I will forever cherish this album simply because in 98 it represented the open mind, in addition to a tiny ray of hope among all that awful overprocessed pop and rap crap that they're still playing on my radio today.
Chumbawamba, we miss you.
1. Tubthumping - It should be pretty obvious to anyone that this is by far the *dumbest* song on the album. And given that it's their massive blowout hit, that's about a lead pipe cinch that it isn't in any way indicative of their work as a whole. Nothing wrong with that, of course, just keep that in mind. I don't really care for this one.
2. Amnesia - Fairly easygoing rock number about memory loss. And...ah, those who suffer from memory loss. Listenable and mostly nonserious.
3. Drip, Drip, Drip - One of those non-hip hop talky pieces. Pretty much the same deal as Amnesia.
4. The Big Issue - This, IMHO, *should* have been their breakthrough. Completely mainstream, harmless pop/rock, message notwithstanding.
5. The Good Ship Lifestyle - Okay, this is a style called "drum and bass". If you're not familiar with a club scene, you probably haven't had much exposure to this. It's very popular in some European circles. Pretty much ordinary punk otherwise.
6. One By One - Oh yeah! NOW we're talking! *This* is the unflinching, angry politicizing that makes Chumbawamba what it is, and it sounds downright beautiful, too. A very simple, powerful ballad about a union leader who abandons his responsiblities for personal gain and the terrible consequences. Unquestionably the best song on the album, IMHO.
7. Outsider - Ooh, house! Not much of a message here, but who cares, it's loads of fun.
8. Creepy Crawling - Another talky one. Wasn't able to get much out of this; it's just weird. Reminds me of Five Iron Frenzy for some reason.
9. Mary, Mary - A loud metalish piece about a woman named Mary who, gasp! (yawn) falls a bit short of her biblical counterpart. A bit too repetitive for my tastes.

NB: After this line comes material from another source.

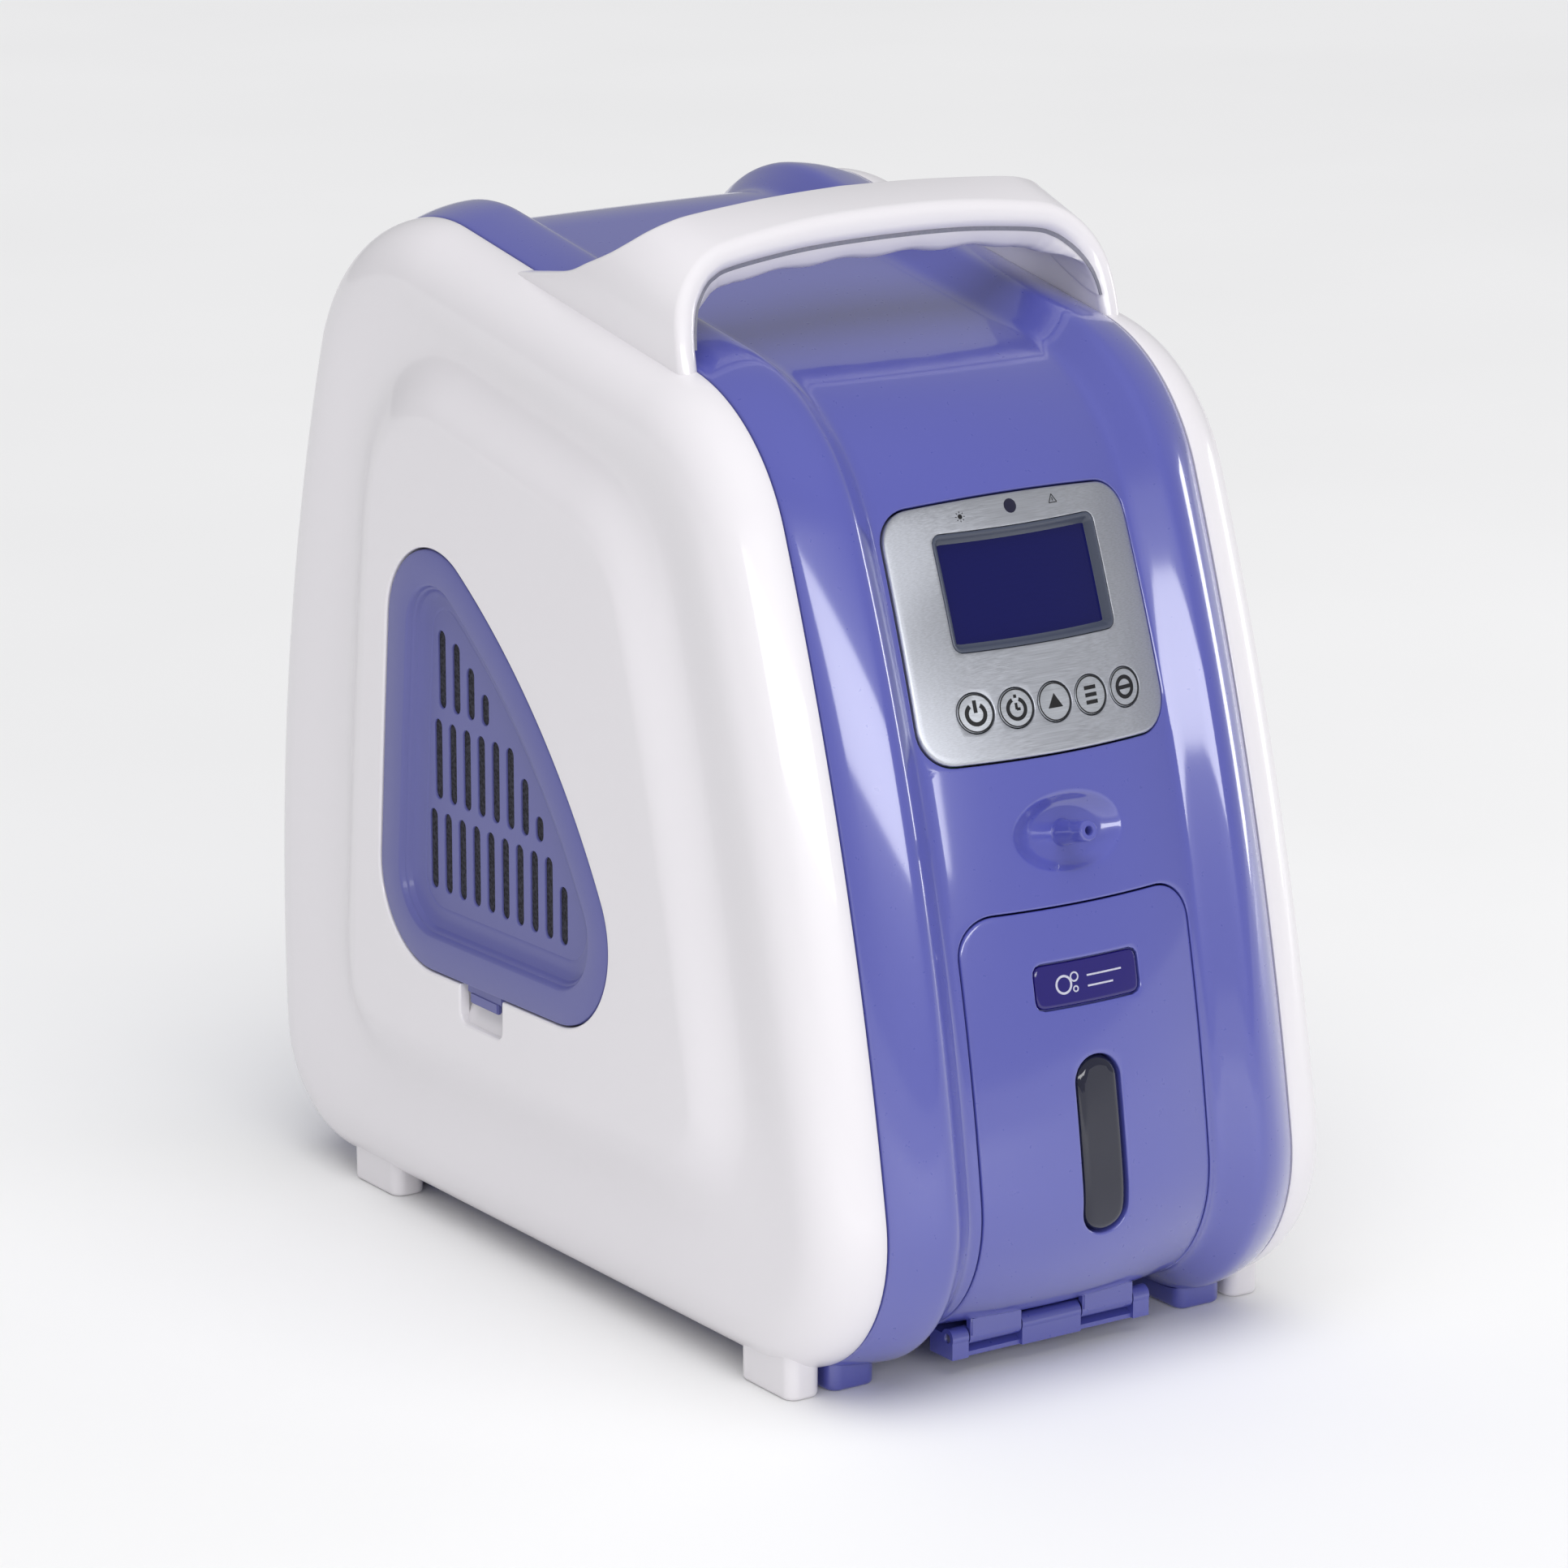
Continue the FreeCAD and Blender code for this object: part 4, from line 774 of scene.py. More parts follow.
def core_skin():
    """Rails, centre band and their openings as one moulded wall."""
    gap_rim = [(GAP + growth, depth) for growth, depth in rolled_rim(SEAM_ROLL, GAP_SINK)]
    door_v = front_v(DOOR_BOTTOM), front_v(DOOR_TOP)
    nozzle_v = front_v(NOZZLE_Z)
    openings = [
        Opening(door_contour, margin(VALLEY_X, *door_v, 2.2, 3.0), 4, gap_rim),
        Opening(dish_contour, margin(26.0, nozzle_v, nozzle_v, 17.0, 17.0), 4, dish_rim()),
        Opening(front_contour(BEZEL), margin(VALLEY_X, front_v(191.0), front_v(265.0), 3.0, 4.0), 3, gap_rim),
        Opening(rear_contour, margin(VALLEY_X, rear_v(REAR_Z[1]), rear_v(REAR_Z[0]), 3.0, 3.0), 4, gap_rim),
    ]
    inner = spaced([0.0, 26.0, VALLEY_X], 2.0)
    wall = spaced([VALLEY_X, CREST_X], 1.0)[1:]
    rail = spaced([CREST_X, SEAM_X - SEAM_ROLL], 1.6)[1:]
    half = np.concatenate([inner, wall, rail])
    xs = np.concatenate([-half[:0:-1], half])
    lowest_y = core_points(0.0, 0.0)[0][1]
    tray_front = lowest_y - TRAY_Y[0] + 0.3
    tray_rear = TOTAL - (TRAY_Y[1] - lowest_y) + 0.3
    stops = sorted({v for opening in openings for v in opening.margin[2:]})
    vs = spaced([tray_front, 0.0] + stops + [tray_rear], 2.4)
    sheet = Sheet()
    place = core_place(WALL)
    index = surface_grid(sheet, place, xs, vs, openings)
    for column, side in ((0, -1), (-1, 1)):
        layers = []
        for step in range(1, 5):
            turn = math.pi / 2 * step / 4
            x = side * (SEAM_X - SEAM_ROLL + SEAM_ROLL * math.sin(turn))
            layers.append(place(np.full(len(vs), x), vs[::-side], SEAM_ROLL * (1 - math.cos(turn))))
        sheet.stack(layers, list(index[column])[::-side], closed=False)
    return finish_piece(sheet.build("core_skin"), "chassis", "coloured_plastic", "core_shell")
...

10. Smalltown - More delicious D&B; actually a lot truer to the style than The Good Ship Lifestyle. Good stuff, good stuff.
11. I Want More - Not a hint of subtletly here, just pure unadulterated punk. Great fist pumping music (whatever that is).

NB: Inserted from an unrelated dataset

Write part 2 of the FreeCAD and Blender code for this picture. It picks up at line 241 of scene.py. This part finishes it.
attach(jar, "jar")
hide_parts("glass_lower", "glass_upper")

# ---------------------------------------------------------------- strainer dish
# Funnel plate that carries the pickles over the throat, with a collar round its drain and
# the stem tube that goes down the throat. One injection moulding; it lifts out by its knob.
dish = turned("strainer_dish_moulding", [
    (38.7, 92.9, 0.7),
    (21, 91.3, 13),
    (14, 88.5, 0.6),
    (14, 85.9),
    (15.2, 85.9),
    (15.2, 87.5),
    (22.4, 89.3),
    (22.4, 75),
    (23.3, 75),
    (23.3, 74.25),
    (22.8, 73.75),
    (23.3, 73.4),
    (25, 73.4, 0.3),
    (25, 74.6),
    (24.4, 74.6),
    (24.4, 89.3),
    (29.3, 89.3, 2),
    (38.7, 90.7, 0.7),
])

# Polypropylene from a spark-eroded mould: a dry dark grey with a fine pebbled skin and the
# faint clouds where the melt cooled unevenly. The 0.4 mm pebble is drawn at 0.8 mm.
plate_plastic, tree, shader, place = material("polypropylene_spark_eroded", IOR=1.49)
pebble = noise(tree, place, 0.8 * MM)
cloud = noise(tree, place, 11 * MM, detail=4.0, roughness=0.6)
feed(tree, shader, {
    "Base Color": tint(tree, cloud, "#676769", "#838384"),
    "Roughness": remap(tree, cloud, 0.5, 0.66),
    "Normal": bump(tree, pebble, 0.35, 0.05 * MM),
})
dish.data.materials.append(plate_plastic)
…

12. Scapegoat - Eurobeat (or a reasonable facsimile thereof)? Man, they're doin' EVERYTHING here! A worthy sendoff.
A little repetitive at times, and doesn't always hang together, but in all, this is a surprisingly well done album. It's definitely worth whatever you paid for it. :-D*
* (Subtle reference to highly questionable activity encouraged by Chumbawamba which I needn't get into here, thank you very much.)